> **To be done**
Return the full material exactly.

------------------------------------------------------------

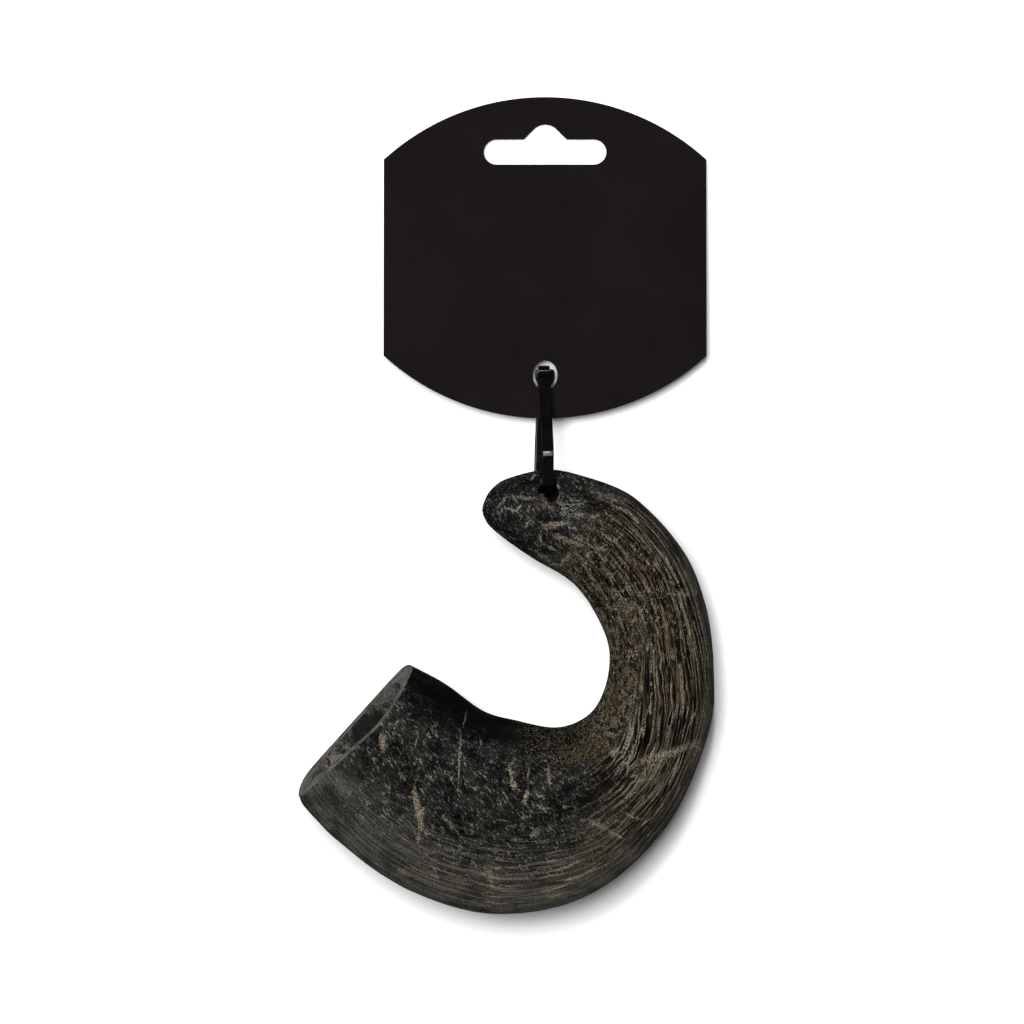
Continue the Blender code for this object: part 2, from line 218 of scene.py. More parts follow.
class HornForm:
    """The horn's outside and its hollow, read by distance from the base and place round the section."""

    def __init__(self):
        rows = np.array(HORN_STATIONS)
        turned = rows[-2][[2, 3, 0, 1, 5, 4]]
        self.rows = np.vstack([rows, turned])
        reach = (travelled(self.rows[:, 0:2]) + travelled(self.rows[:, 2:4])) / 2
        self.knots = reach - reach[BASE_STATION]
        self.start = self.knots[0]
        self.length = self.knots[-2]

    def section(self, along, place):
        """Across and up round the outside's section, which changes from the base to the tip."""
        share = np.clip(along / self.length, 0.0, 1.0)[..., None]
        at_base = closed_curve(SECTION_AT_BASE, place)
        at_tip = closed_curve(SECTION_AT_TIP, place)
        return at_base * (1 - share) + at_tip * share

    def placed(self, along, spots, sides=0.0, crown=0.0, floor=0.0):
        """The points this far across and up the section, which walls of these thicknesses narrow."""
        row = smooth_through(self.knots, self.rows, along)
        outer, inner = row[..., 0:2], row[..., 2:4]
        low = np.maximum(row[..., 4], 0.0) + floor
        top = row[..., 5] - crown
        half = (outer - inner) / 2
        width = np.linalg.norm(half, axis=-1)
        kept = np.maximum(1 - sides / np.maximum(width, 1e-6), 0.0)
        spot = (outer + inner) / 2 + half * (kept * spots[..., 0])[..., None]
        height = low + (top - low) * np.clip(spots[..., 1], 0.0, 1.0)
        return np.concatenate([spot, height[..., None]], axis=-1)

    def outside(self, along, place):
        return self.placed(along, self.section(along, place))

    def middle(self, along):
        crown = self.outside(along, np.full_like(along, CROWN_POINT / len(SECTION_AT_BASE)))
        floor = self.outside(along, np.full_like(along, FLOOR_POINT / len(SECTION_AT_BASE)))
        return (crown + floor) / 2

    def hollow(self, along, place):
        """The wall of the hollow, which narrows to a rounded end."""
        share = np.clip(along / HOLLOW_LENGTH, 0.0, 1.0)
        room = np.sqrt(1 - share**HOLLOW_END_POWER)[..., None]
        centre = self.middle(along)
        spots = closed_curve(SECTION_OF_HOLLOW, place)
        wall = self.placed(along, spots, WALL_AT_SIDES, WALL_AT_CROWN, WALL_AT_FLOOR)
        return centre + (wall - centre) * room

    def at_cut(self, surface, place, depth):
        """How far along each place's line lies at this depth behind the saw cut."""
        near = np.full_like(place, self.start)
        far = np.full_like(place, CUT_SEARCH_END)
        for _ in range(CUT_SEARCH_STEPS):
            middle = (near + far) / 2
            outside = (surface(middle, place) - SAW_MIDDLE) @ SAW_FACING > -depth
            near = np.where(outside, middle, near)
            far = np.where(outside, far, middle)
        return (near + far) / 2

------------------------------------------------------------

> **Problem solution**
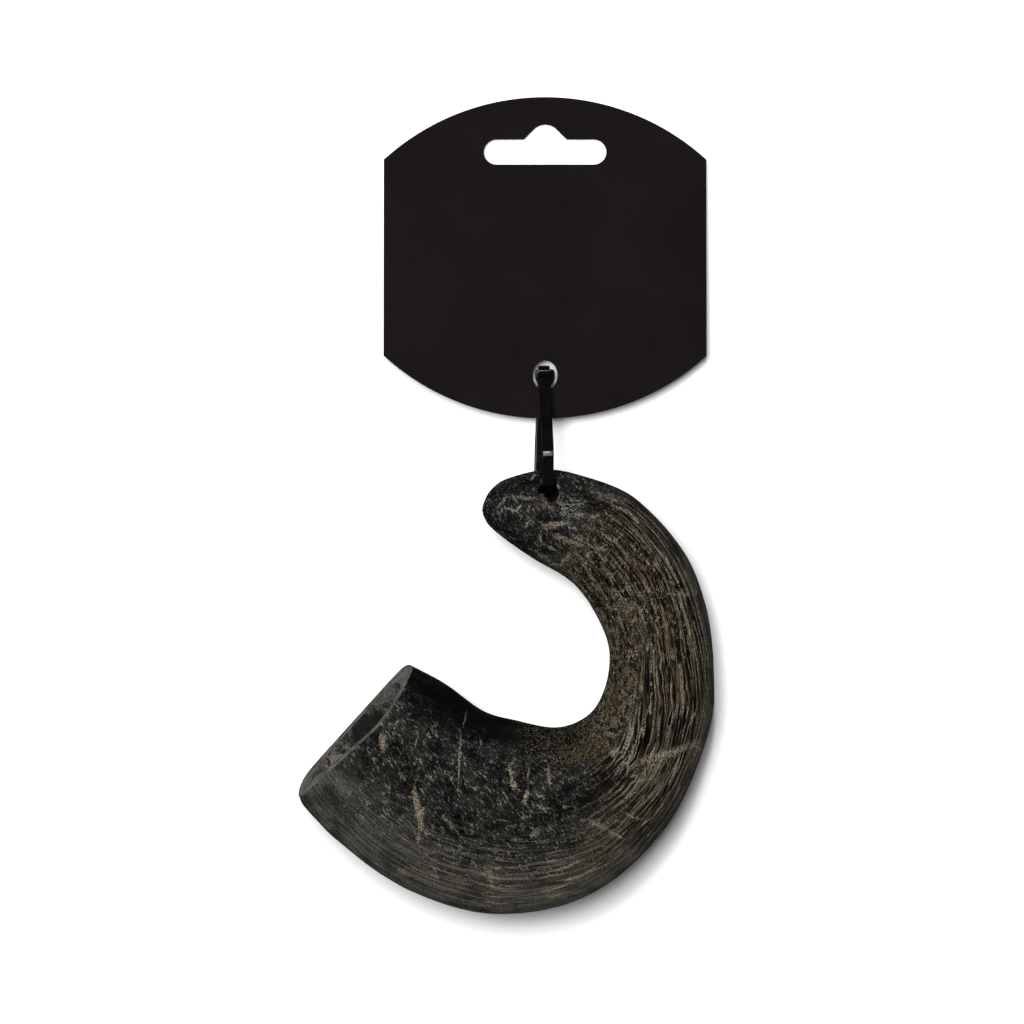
Continue the Blender code for this object: part 2, from line 218 of scene.py. More parts follow.
class HornForm:
    """The horn's outside and its hollow, read by distance from the base and place round the section."""

    def __init__(self):
        rows = np.array(HORN_STATIONS)
        turned = rows[-2][[2, 3, 0, 1, 5, 4]]
        self.rows = np.vstack([rows, turned])
        reach = (travelled(self.rows[:, 0:2]) + travelled(self.rows[:, 2:4])) / 2
        self.knots = reach - reach[BASE_STATION]
        self.start = self.knots[0]
        self.length = self.knots[-2]

    def section(self, along, place):
        """Across and up round the outside's section, which changes from the base to the tip."""
        share = np.clip(along / self.length, 0.0, 1.0)[..., None]
        at_base = closed_curve(SECTION_AT_BASE, place)
        at_tip = closed_curve(SECTION_AT_TIP, place)
        return at_base * (1 - share) + at_tip * share

    def placed(self, along, spots, sides=0.0, crown=0.0, floor=0.0):
        """The points this far across and up the section, which walls of these thicknesses narrow."""
        row = smooth_through(self.knots, self.rows, along)
        outer, inner = row[..., 0:2], row[..., 2:4]
        low = np.maximum(row[..., 4], 0.0) + floor
        top = row[..., 5] - crown
        half = (outer - inner) / 2
        width = np.linalg.norm(half, axis=-1)
        kept = np.maximum(1 - sides / np.maximum(width, 1e-6), 0.0)
        spot = (outer + inner) / 2 + half * (kept * spots[..., 0])[..., None]
        height = low + (top - low) * np.clip(spots[..., 1], 0.0, 1.0)
        return np.concatenate([spot, height[..., None]], axis=-1)

    def outside(self, along, place):
        return self.placed(along, self.section(along, place))

    def middle(self, along):
        crown = self.outside(along, np.full_like(along, CROWN_POINT / len(SECTION_AT_BASE)))
        floor = self.outside(along, np.full_like(along, FLOOR_POINT / len(SECTION_AT_BASE)))
        return (crown + floor) / 2

    def hollow(self, along, place):
        """The wall of the hollow, which narrows to a rounded end."""
        share = np.clip(along / HOLLOW_LENGTH, 0.0, 1.0)
        room = np.sqrt(1 - share**HOLLOW_END_POWER)[..., None]
        centre = self.middle(along)
        spots = closed_curve(SECTION_OF_HOLLOW, place)
        wall = self.placed(along, spots, WALL_AT_SIDES, WALL_AT_CROWN, WALL_AT_FLOOR)
        return centre + (wall - centre) * room

    def at_cut(self, surface, place, depth):
        """How far along each place's line lies at this depth behind the saw cut."""
        near = np.full_like(place, self.start)
        far = np.full_like(place, CUT_SEARCH_END)
        for _ in range(CUT_SEARCH_STEPS):
            middle = (near + far) / 2
            outside = (surface(middle, place) - SAW_MIDDLE) @ SAW_FACING > -depth
            near = np.where(outside, middle, near)
            far = np.where(outside, far, middle)
        return (near + far) / 2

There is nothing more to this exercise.